─── DATASET
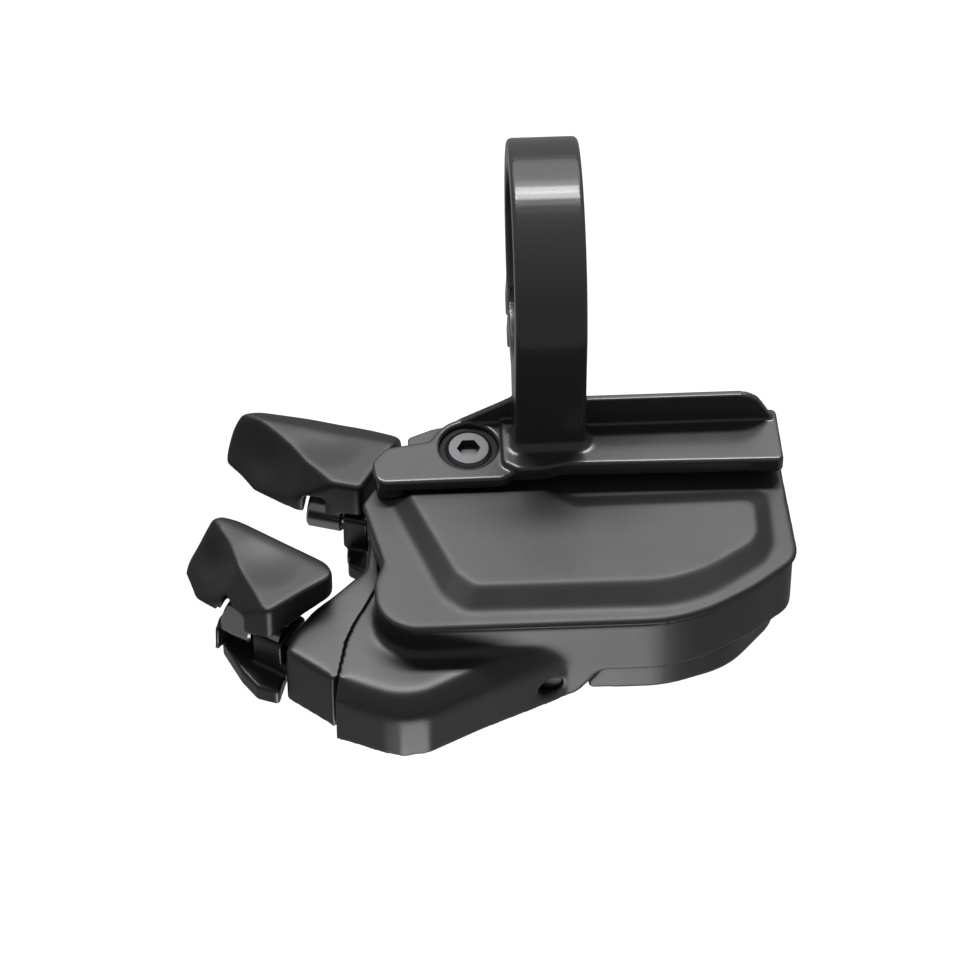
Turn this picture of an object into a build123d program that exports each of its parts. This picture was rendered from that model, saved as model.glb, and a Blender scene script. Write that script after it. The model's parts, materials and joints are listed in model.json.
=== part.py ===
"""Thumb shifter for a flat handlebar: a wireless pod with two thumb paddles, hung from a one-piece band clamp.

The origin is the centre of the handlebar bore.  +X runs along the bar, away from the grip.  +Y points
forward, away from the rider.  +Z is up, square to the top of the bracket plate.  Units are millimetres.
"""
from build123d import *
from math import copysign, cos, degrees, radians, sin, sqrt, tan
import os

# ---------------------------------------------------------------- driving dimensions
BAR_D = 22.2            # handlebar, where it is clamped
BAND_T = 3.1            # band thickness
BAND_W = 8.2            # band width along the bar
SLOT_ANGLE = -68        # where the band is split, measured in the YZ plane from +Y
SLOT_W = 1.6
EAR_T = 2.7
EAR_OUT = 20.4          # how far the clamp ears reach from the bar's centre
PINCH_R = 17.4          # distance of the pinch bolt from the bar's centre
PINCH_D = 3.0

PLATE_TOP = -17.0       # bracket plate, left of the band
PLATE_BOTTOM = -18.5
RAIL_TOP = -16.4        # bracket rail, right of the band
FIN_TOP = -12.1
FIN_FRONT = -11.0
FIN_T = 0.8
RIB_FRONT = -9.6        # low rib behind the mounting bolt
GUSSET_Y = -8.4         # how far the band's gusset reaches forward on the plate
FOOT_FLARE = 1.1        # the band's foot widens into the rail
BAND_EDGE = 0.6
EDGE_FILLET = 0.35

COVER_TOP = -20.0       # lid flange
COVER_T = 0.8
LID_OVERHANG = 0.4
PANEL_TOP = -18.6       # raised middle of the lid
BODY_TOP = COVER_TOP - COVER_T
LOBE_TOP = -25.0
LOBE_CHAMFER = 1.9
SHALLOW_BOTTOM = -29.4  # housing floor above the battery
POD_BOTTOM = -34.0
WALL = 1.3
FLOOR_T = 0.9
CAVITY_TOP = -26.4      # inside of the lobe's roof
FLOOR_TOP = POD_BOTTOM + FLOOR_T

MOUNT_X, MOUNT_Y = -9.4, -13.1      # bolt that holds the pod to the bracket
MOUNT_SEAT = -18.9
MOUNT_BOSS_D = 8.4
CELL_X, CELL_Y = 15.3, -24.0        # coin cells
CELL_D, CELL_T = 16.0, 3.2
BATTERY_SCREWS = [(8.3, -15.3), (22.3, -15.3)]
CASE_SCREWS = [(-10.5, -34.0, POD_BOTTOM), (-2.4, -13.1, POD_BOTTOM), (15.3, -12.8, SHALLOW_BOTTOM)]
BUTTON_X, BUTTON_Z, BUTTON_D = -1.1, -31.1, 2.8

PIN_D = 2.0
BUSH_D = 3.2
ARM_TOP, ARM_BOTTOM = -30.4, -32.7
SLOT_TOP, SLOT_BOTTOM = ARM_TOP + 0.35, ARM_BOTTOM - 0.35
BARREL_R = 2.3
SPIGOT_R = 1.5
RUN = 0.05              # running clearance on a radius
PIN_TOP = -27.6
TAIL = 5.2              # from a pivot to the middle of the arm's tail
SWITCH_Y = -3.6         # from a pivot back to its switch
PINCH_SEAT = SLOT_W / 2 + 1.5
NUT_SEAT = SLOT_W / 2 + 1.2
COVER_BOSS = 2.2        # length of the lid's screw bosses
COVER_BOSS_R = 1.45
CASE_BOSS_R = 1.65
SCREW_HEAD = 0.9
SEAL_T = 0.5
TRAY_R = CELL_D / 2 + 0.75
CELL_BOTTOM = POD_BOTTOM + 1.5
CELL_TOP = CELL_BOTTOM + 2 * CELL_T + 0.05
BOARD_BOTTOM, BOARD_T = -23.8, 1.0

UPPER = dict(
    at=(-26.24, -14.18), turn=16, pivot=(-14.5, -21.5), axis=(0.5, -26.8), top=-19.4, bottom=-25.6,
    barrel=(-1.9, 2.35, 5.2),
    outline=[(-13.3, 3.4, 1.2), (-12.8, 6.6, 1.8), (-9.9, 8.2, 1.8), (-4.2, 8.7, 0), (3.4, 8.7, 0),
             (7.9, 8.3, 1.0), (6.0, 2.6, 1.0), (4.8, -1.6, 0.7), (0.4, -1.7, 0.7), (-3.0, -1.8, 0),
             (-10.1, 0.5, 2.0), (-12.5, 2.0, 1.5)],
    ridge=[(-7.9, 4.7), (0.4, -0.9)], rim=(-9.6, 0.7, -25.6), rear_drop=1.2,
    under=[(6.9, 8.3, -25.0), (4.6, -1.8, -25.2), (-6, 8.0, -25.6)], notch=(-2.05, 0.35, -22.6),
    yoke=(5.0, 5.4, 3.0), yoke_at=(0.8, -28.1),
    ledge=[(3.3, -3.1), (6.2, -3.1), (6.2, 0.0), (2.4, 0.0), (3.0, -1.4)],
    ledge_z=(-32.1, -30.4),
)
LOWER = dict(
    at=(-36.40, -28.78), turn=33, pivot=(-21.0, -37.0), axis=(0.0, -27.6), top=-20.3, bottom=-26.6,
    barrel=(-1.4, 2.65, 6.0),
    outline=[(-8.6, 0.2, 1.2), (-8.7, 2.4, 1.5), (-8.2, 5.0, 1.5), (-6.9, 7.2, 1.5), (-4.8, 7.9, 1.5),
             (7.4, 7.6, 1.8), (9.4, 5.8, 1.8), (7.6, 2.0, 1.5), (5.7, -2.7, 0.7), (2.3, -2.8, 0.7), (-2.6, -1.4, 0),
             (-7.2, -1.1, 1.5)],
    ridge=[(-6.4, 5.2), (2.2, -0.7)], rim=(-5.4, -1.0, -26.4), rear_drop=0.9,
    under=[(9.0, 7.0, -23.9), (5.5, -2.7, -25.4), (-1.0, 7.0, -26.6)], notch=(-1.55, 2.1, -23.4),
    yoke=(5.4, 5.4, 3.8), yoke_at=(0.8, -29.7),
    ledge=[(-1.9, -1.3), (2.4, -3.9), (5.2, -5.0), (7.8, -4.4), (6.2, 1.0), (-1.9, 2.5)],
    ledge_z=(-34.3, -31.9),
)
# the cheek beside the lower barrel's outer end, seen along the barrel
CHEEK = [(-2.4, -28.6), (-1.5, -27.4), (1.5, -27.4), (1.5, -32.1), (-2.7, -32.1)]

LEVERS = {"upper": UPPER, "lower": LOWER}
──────
─── DATASET
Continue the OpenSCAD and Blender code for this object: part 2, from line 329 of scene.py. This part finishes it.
──────
WHAT TO DO | List all lines holding the string "object".

SOLUTION |
Turn this picture of an object into a build123d program that exports each of its parts. This picture was rendered from that model, saved as model.glb, and a Blender scene script. Write that script after it. The model's parts, materials and joints are listed in model.json.
Continue the OpenSCAD and Blender code for this object: part 2, from line 329 of scene.py. This part finishes it.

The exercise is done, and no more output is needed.